> [Directions] Identify the lines that contain the string "where" and copy all of them.

======== Material provided

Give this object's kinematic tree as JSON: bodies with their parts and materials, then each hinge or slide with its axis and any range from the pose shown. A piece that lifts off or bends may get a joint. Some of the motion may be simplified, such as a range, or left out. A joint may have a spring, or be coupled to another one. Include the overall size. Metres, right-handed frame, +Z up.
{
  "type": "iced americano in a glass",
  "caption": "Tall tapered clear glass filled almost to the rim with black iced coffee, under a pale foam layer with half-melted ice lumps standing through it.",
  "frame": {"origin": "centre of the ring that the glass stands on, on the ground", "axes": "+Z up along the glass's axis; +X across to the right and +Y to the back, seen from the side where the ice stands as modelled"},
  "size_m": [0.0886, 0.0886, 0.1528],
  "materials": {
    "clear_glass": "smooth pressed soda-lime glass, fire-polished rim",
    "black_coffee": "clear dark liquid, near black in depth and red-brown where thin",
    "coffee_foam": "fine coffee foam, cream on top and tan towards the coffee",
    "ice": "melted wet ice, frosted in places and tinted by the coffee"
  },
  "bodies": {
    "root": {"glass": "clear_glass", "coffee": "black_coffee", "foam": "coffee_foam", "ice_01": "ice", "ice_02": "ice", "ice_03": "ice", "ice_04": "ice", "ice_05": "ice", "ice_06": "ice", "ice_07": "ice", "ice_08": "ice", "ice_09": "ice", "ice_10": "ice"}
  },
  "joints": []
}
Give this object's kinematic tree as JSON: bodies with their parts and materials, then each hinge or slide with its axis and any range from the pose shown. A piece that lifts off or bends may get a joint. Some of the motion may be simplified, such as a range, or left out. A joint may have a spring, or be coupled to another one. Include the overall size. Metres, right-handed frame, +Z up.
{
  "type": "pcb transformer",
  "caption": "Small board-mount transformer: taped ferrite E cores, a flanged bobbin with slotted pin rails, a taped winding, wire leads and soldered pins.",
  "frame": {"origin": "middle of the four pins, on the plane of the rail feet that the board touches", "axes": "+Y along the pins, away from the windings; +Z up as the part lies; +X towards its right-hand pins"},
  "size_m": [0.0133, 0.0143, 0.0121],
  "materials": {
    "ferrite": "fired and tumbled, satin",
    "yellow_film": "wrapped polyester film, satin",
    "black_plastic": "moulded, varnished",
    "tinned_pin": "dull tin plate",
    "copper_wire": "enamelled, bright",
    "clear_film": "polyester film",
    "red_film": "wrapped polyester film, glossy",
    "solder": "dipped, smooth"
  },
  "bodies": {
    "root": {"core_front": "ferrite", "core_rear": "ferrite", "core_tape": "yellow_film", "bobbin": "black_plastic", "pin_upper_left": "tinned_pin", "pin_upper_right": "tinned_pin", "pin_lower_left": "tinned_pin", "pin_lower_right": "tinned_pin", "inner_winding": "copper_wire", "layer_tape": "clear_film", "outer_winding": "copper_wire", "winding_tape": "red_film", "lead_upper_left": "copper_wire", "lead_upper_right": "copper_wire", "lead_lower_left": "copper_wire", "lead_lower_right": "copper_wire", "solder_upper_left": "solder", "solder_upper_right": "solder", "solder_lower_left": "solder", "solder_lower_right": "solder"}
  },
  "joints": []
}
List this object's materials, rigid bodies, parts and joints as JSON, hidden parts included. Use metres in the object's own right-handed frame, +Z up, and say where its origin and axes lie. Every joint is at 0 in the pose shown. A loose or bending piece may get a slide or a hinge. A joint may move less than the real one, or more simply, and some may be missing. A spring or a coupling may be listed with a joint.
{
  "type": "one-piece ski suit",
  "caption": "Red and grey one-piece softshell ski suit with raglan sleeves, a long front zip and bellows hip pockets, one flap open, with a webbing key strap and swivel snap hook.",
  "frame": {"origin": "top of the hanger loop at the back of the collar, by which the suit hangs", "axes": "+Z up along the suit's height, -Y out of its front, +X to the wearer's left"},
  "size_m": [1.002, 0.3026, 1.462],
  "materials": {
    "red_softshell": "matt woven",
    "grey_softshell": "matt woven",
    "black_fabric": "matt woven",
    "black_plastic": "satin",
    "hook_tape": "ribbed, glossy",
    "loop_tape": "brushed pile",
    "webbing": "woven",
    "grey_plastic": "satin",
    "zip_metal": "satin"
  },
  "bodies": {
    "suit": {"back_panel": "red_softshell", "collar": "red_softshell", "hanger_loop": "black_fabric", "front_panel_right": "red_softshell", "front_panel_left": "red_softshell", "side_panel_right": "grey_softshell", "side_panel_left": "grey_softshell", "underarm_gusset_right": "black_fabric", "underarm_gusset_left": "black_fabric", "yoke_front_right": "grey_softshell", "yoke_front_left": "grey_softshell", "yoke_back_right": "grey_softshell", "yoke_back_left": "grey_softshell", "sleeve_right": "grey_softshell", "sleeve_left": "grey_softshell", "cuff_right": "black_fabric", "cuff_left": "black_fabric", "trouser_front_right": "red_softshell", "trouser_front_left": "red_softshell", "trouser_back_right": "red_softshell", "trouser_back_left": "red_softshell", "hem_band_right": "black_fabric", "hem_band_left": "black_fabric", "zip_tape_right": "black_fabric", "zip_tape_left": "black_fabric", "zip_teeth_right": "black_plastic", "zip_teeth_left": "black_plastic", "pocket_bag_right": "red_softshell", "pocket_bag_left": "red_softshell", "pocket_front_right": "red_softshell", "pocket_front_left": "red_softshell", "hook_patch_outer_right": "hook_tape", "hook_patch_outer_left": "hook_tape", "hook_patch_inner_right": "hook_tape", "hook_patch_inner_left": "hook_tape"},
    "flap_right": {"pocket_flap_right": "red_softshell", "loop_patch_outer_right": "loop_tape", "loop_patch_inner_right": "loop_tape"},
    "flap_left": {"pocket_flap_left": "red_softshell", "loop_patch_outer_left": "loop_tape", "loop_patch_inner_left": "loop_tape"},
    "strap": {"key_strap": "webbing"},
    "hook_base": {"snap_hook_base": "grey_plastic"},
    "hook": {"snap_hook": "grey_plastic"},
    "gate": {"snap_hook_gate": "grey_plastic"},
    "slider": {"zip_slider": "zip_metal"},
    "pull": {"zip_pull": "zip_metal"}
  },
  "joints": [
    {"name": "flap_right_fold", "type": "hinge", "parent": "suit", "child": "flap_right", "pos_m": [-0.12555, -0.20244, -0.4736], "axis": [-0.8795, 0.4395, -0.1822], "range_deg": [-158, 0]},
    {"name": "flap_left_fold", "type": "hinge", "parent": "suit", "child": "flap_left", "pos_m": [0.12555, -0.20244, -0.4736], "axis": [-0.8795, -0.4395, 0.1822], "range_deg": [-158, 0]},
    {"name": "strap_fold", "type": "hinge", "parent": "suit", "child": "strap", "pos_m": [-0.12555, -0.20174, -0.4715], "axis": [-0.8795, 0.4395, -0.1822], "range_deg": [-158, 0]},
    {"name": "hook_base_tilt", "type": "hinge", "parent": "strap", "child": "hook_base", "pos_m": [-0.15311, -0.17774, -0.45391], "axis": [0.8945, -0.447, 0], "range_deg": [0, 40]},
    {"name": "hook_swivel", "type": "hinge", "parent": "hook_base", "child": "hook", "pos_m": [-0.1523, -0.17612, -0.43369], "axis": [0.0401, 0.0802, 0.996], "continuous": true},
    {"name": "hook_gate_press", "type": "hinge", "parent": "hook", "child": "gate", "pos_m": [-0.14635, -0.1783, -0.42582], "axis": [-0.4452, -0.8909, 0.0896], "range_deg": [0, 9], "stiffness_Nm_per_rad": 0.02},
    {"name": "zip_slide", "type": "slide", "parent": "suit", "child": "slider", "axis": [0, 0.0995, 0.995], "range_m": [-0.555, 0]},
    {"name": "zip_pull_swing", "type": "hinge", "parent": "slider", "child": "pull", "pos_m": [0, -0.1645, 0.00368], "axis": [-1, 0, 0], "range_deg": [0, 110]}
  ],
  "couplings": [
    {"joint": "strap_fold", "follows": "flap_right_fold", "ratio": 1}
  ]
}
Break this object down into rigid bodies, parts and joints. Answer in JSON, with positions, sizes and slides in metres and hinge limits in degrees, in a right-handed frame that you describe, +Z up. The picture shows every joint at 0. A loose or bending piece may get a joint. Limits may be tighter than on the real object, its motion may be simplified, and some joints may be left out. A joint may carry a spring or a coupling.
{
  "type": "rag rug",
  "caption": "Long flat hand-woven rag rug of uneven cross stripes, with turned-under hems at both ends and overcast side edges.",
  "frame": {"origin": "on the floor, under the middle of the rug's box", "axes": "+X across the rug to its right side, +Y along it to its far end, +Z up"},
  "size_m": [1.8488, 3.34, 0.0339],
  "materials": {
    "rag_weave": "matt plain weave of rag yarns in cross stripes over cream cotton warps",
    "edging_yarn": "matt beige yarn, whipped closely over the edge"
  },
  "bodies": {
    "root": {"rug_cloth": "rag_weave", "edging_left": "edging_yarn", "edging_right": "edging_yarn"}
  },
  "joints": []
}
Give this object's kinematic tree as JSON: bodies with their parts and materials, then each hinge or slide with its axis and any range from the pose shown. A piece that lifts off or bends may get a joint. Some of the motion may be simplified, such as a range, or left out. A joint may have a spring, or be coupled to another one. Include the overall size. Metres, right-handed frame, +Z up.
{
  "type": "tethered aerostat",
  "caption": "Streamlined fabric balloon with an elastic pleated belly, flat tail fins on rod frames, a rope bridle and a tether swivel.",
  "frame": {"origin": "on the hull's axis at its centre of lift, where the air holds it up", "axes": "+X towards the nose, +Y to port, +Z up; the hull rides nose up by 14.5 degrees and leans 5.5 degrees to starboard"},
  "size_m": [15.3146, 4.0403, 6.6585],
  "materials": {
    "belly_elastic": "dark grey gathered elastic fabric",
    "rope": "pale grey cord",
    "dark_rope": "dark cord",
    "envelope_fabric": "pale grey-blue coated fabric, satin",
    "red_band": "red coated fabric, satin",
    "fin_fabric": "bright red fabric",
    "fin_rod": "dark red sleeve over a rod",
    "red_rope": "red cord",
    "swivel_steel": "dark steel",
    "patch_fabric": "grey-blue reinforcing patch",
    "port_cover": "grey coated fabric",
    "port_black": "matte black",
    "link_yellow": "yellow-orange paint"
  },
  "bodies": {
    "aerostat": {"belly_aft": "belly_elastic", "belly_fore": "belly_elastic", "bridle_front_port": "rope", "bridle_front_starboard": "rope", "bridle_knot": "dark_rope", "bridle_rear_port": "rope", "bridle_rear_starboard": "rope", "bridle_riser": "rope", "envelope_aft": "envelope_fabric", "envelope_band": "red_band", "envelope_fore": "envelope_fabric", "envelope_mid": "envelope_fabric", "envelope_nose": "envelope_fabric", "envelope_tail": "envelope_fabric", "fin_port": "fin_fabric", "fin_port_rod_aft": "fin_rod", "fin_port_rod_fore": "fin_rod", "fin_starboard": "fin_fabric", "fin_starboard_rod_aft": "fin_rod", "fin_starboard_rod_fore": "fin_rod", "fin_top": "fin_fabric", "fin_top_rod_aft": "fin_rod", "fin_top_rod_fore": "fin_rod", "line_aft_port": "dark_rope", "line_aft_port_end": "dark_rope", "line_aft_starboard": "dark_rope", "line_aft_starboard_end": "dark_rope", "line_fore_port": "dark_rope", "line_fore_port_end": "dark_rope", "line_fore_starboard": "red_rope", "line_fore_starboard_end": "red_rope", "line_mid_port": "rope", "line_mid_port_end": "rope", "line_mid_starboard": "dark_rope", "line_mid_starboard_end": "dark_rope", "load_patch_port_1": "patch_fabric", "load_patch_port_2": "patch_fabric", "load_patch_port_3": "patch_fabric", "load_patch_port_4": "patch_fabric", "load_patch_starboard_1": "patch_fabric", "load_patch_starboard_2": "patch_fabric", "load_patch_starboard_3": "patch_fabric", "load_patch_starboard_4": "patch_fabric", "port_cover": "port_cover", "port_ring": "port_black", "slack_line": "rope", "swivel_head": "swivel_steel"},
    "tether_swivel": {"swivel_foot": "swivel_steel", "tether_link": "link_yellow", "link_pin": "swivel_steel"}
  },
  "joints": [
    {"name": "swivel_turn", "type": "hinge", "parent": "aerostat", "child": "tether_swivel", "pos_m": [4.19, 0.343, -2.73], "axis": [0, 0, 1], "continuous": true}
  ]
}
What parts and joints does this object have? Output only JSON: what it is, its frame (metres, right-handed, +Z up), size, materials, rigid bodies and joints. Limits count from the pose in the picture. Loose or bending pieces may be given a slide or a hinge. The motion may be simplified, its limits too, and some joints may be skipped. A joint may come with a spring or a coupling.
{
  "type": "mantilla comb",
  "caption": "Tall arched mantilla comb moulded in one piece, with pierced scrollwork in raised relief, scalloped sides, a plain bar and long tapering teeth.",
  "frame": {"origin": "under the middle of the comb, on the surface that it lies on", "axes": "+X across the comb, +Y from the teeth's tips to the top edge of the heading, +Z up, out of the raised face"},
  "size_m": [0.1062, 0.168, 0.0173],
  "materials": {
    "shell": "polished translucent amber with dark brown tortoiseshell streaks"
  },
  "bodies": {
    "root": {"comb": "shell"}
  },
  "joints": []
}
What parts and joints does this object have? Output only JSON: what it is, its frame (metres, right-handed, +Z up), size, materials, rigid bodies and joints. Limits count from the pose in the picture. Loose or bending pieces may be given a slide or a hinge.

================

> [Written solution]
  "frame": {"origin": "centre of the ring that the glass stands on, on the ground", "axes": "+Z up along the glass's axis; +X across to the right and +Y to the back, seen from the side where the ice stands as modelled"},
    "black_coffee": "clear dark liquid, near black in depth and red-brown where thin",
List this object's materials, rigid bodies, parts and joints as JSON, hidden parts included. Use metres in the object's own right-handed frame, +Z up, and say where its origin and axes lie. Every joint is at 0 in the pose shown. A loose or bending piece may get a slide or a hinge. A joint may move less than the real one, or more simply, and some may be missing. A spring or a coupling may be listed with a joint.
  "frame": {"origin": "on the hull's axis at its centre of lift, where the air holds it up", "axes": "+X towards the nose, +Y to port, +Z up; the hull rides nose up by 14.5 degrees and leans 5.5 degrees to starboard"},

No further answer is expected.